WORK TO DO | The lines to return are those from the one containing "makeLongStrap(slingBag);" down to the one containing "if empty is", inclusive; return them exactly and nothing else.

INFORMATION SUPPLIED |
⟨

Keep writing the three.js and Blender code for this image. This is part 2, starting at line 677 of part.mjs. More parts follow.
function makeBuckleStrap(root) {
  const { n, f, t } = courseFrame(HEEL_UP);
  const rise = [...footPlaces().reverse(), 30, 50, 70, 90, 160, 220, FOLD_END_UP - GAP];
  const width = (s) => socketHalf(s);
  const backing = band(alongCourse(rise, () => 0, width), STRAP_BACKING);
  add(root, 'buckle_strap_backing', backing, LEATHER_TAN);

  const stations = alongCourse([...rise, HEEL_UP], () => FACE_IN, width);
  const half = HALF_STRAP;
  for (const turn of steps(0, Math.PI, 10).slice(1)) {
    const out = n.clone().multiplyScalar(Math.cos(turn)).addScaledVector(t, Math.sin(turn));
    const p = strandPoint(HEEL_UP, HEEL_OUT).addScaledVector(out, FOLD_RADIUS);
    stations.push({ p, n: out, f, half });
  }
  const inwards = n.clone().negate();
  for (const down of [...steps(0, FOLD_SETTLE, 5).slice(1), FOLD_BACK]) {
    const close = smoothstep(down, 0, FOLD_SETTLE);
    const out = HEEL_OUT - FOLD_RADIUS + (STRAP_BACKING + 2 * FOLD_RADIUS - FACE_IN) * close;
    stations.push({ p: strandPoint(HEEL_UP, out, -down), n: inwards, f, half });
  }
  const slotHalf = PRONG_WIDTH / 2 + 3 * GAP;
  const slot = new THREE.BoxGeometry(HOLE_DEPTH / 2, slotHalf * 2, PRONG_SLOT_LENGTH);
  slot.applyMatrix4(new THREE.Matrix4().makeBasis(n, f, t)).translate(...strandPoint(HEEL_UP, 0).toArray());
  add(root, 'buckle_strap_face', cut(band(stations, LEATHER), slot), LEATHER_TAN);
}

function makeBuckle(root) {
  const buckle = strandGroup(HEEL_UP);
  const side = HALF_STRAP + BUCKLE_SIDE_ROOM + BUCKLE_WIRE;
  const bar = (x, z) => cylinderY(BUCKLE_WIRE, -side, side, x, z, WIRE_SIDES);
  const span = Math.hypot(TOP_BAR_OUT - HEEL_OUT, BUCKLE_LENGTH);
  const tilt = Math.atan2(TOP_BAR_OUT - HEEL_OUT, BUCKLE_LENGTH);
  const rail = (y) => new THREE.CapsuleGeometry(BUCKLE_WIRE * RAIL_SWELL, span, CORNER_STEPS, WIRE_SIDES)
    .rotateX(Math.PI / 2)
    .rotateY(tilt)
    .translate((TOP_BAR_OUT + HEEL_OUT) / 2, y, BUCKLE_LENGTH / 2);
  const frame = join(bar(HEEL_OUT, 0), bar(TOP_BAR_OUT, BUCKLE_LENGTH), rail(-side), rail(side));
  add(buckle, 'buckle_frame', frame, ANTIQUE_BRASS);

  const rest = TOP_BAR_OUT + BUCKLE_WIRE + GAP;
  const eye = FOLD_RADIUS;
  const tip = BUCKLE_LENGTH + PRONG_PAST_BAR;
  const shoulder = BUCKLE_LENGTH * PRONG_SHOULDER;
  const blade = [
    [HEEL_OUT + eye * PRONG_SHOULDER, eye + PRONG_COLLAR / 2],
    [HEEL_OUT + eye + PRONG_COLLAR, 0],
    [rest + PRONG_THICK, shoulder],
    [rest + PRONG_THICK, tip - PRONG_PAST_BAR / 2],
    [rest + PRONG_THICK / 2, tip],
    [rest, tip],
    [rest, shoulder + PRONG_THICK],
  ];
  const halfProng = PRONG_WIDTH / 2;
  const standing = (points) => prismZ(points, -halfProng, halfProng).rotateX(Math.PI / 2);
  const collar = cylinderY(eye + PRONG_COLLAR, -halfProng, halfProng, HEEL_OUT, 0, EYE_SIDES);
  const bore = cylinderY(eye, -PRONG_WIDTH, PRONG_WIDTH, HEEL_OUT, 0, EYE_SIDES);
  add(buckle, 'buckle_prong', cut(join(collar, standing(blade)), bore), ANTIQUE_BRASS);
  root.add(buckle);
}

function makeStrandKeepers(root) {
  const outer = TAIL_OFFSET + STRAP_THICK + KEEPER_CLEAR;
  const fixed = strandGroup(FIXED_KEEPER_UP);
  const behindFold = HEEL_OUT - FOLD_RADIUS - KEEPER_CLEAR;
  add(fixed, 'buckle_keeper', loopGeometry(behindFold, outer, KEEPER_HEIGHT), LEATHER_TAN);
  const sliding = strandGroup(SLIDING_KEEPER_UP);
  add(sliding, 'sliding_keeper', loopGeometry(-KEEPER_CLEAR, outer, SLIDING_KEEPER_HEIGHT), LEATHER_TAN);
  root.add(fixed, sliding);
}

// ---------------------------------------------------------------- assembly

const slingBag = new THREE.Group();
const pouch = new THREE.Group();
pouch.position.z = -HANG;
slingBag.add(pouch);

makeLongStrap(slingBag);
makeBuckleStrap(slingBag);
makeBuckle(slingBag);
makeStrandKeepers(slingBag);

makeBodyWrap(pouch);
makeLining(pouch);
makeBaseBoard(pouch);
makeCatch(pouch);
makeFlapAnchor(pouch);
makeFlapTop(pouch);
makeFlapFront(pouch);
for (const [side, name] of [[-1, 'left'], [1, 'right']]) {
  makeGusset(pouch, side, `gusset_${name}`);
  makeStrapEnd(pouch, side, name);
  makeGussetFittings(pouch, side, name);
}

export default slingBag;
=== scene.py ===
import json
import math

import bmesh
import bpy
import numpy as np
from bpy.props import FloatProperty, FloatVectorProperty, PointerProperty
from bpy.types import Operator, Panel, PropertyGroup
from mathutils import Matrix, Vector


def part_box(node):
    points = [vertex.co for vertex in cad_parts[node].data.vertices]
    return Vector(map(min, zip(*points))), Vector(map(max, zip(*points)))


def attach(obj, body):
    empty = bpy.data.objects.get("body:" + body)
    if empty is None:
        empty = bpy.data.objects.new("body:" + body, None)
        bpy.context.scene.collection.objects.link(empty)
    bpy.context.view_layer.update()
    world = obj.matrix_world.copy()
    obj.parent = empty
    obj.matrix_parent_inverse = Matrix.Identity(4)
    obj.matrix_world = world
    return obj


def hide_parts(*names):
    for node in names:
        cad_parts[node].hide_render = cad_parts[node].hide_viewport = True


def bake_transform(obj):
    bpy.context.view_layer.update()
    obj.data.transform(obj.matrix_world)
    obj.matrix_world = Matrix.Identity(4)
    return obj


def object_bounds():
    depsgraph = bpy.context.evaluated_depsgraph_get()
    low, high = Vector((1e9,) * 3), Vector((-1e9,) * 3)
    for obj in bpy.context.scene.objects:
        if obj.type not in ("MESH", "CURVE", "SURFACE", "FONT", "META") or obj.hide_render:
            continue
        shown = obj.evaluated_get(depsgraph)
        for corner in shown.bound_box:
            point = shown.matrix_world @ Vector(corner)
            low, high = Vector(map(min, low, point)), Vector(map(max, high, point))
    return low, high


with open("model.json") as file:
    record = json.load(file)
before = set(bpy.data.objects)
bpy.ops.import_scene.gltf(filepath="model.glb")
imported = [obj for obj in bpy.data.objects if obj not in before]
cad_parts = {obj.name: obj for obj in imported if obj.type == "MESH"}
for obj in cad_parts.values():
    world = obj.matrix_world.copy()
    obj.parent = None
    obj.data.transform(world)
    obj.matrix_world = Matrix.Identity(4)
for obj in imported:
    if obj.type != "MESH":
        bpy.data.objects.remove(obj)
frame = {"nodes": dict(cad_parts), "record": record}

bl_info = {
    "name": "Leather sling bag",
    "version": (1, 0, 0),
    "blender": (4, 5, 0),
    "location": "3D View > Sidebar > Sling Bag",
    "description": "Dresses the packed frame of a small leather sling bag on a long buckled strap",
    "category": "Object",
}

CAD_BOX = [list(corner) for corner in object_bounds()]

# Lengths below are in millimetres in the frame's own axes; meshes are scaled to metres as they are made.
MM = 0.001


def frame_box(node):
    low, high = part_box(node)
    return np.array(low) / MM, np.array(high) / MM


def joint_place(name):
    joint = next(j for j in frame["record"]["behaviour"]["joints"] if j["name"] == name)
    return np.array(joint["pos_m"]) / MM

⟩

PROBLEM SOLUTION |
makeLongStrap(slingBag);
makeBuckleStrap(slingBag);
makeBuckle(slingBag);
makeStrandKeepers(slingBag);

makeBodyWrap(pouch);
makeLining(pouch);
makeBaseBoard(pouch);
makeCatch(pouch);
makeFlapAnchor(pouch);
makeFlapTop(pouch);
makeFlapFront(pouch);
for (const [side, name] of [[-1, 'left'], [1, 'right']]) {
  makeGusset(pouch, side, `gusset_${name}`);
  makeStrapEnd(pouch, side, name);
  makeGussetFittings(pouch, side, name);
}

export default slingBag;
=== scene.py ===
import json
import math

import bmesh
import bpy
import numpy as np
from bpy.props import FloatProperty, FloatVectorProperty, PointerProperty
from bpy.types import Operator, Panel, PropertyGroup
from mathutils import Matrix, Vector


def part_box(node):
    points = [vertex.co for vertex in cad_parts[node].data.vertices]
    return Vector(map(min, zip(*points))), Vector(map(max, zip(*points)))


def attach(obj, body):
    empty = bpy.data.objects.get("body:" + body)
    if empty is None:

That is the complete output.